— Begin Task data —

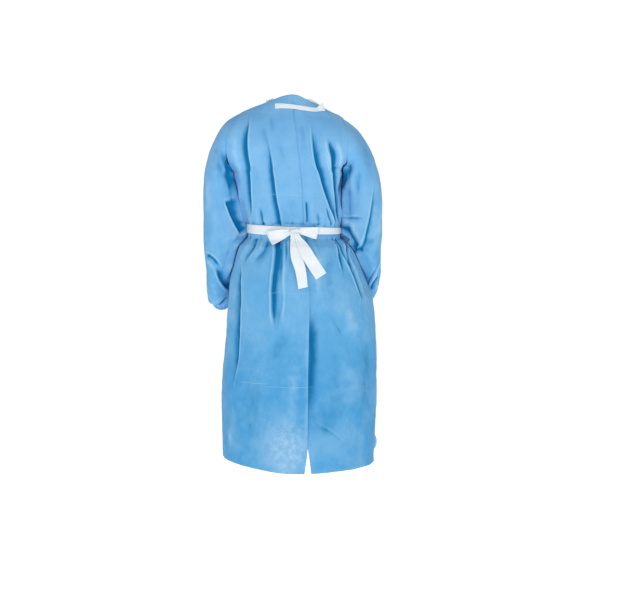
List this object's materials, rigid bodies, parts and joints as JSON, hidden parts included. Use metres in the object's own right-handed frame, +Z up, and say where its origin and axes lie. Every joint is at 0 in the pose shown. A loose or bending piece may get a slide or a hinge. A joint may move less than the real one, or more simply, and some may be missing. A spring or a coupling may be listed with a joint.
{
  "type": "isolation gown",
  "caption": "Long-sleeved protective gown of thin non-woven cloth, lapped and tied at the back with a bow, hanging in its worn hollow shape.",
  "frame": {"origin": "middle of the neck at the height of the shoulders, where the wearer's shoulders hold the gown", "axes": "+Z up, +Y the way the wearer faces, +X to the wearer's right, so the tied back opening faces -Y"},
  "size_m": [0.5729, 0.3774, 1.181],
  "materials": {
    "blue_nonwoven": "matt light-blue non-woven cloth",
    "white_tape": "matt white non-woven tape"
  },
  "bodies": {
    "root": {"front": "blue_nonwoven", "back_left": "blue_nonwoven", "back_right": "blue_nonwoven", "sleeve_left": "blue_nonwoven", "sleeve_right": "blue_nonwoven", "cuff_left": "blue_nonwoven", "cuff_right": "blue_nonwoven", "neck_binding": "white_tape", "neck_strip": "white_tape", "belt": "white_tape", "knot": "white_tape", "loop_left": "white_tape", "loop_right": "white_tape", "tail_left": "white_tape", "tail_right": "white_tape"}
  },
  "joints": []
}
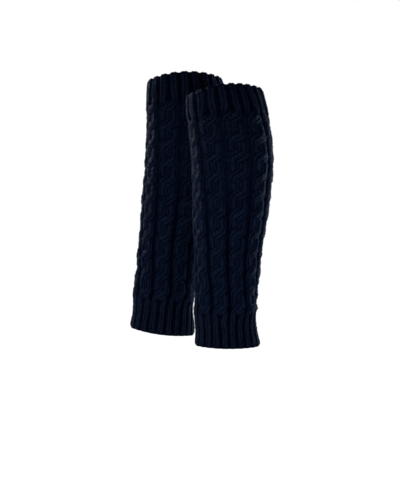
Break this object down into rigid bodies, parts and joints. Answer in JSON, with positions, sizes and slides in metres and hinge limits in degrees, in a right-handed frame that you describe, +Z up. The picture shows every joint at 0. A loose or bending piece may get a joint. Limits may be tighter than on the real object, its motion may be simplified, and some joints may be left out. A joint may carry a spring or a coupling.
{
  "type": "pair of leg warmers",
  "caption": "Pair of hollow knitted tubes for the lower legs, worn shape: rope cables between purl gutters, ribbed cuffs at knee and ankle, one leg swung forward.",
  "frame": {"origin": "midway between the middles of the two top cuffs, where the wearer's legs hold the pair up", "axes": "+Z up along the standing wearer, -Y the way the wearer faces, +X the wearer's left"},
  "size_m": [0.2235, 0.2222, 0.43],
  "materials": {
    "cable_knit": "matte napped yarn, rope cables",
    "rib_knit": "matte napped yarn, two by two rib"
  },
  "bodies": {
    "root": {"left_top_rib": "rib_knit", "left_cable_tube": "cable_knit", "left_bottom_rib": "rib_knit", "right_top_rib": "rib_knit", "right_cable_tube": "cable_knit", "right_bottom_rib": "rib_knit"}
  },
  "joints": []
}
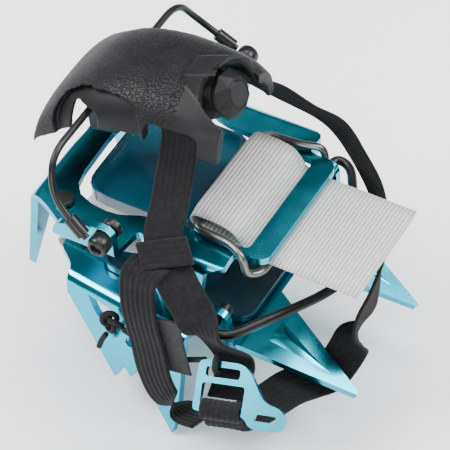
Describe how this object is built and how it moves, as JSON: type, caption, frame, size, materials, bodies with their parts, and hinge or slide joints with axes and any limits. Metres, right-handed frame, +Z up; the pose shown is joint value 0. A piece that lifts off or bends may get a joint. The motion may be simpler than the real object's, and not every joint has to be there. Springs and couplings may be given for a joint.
{
  "type": "packed ski-touring crampon",
  "caption": "Lightweight aluminium crampon packed with its heel section stacked on the front section, joined by a webbing band, with wire bails, heel throttle and ankle strap.",
  "frame": {"origin": "bottom centre of the crampon's box, on the surface that its side spikes stand on", "axes": "+X to the front points, +Y to the left side, +Z up"},
  "size_m": [0.1112, 0.1064, 0.1169],
  "materials": {
    "anodised_plate": "satin anodised",
    "steel_wire": "satin",
    "black_wire": "satin",
    "moulded_plastic": "fine grain",
    "black_webbing": "ribbed webbing",
    "grey_webbing": "ribbed webbing",
    "teal_film": "glossy, translucent",
    "label_fabric": "matte"
  },
  "bodies": {
    "frame": {"front_frame": "anodised_plate", "heel_frame": "anodised_plate", "heel_antiball_tray": "teal_film", "front_antiball_plate": "teal_film", "rear_stud_left": "black_wire", "rear_stud_right": "black_wire", "ring_buckle": "steel_wire", "link_band": "grey_webbing", "ankle_strap": "black_webbing", "ankle_strap_drop": "black_webbing", "ankle_strap_loop": "black_webbing", "strap_keeper": "black_webbing", "label_tag": "label_fabric", "keeper_cord": "black_webbing", "cord_tail": "black_webbing", "cord_knot": "black_webbing"},
    "toe_bail": {"toe_bail_wire": "black_wire", "toe_collar_left": "black_wire", "toe_collar_right": "black_wire"},
    "heel_bail": {"heel_bail_wire": "black_wire", "heel_pivot_left": "black_wire", "heel_pivot_right": "black_wire", "bail_sleeve_left": "black_wire", "bail_sleeve_right": "black_wire"},
    "carriage": {"throttle_carriage": "moulded_plastic"},
    "throttle": {"throttle_shell": "moulded_plastic", "ankle_strap_top": "black_webbing"},
    "knob": {"adjuster_knob": "moulded_plastic", "adjuster_screw": "steel_wire"},
    "buckle": {"hook_buckle": "anodised_plate", "cord_hitch": "black_webbing"}
  },
  "joints": [
    {"name": "toe_bail_swing", "type": "hinge", "parent": "frame", "child": "toe_bail", "pos_m": [0.01682, 0.00704, 0.04823], "axis": [0, 1, 0], "range_deg": [-20, 25]},
    {"name": "heel_bail_swing", "type": "hinge", "parent": "frame", "child": "heel_bail", "pos_m": [-0.01568, 0.00704, 0.07373], "axis": [0, 1, 0], "range_deg": [-12, 20]},
    {"name": "throttle_pitch", "type": "hinge", "parent": "heel_bail", "child": "carriage", "pos_m": [-0.03468, 0.00704, 0.09473], "axis": [0, 1, 0], "range_deg": [-10, 12]},
    {"name": "throttle_adjust", "type": "slide", "parent": "carriage", "child": "throttle", "axis": [0.9135, 0, 0.4067], "range_m": [-0.003, 0.003]},
    {"name": "knob_turn", "type": "hinge", "parent": "throttle", "child": "knob", "pos_m": [0.00232, 0.00704, 0.10473], "axis": [0.9135, 0, 0.4067], "range_deg": [-725, 725]},
    {"name": "buckle_swing", "type": "hinge", "parent": "frame", "child": "buckle", "pos_m": [0.02992, -0.04891, 0.03687], "axis": [0.9723, 0.2005, 0.1203], "range_deg": [0, 25]}
  ],
  "couplings": [
    {"joint": "knob_turn", "follows": "throttle_adjust", "rad_per_m": 4188.8}
  ]
}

— End Task data —

Exercise brief: Tally the lines in the records above that contain the word "shown", and give only that number.

Output of the task: 2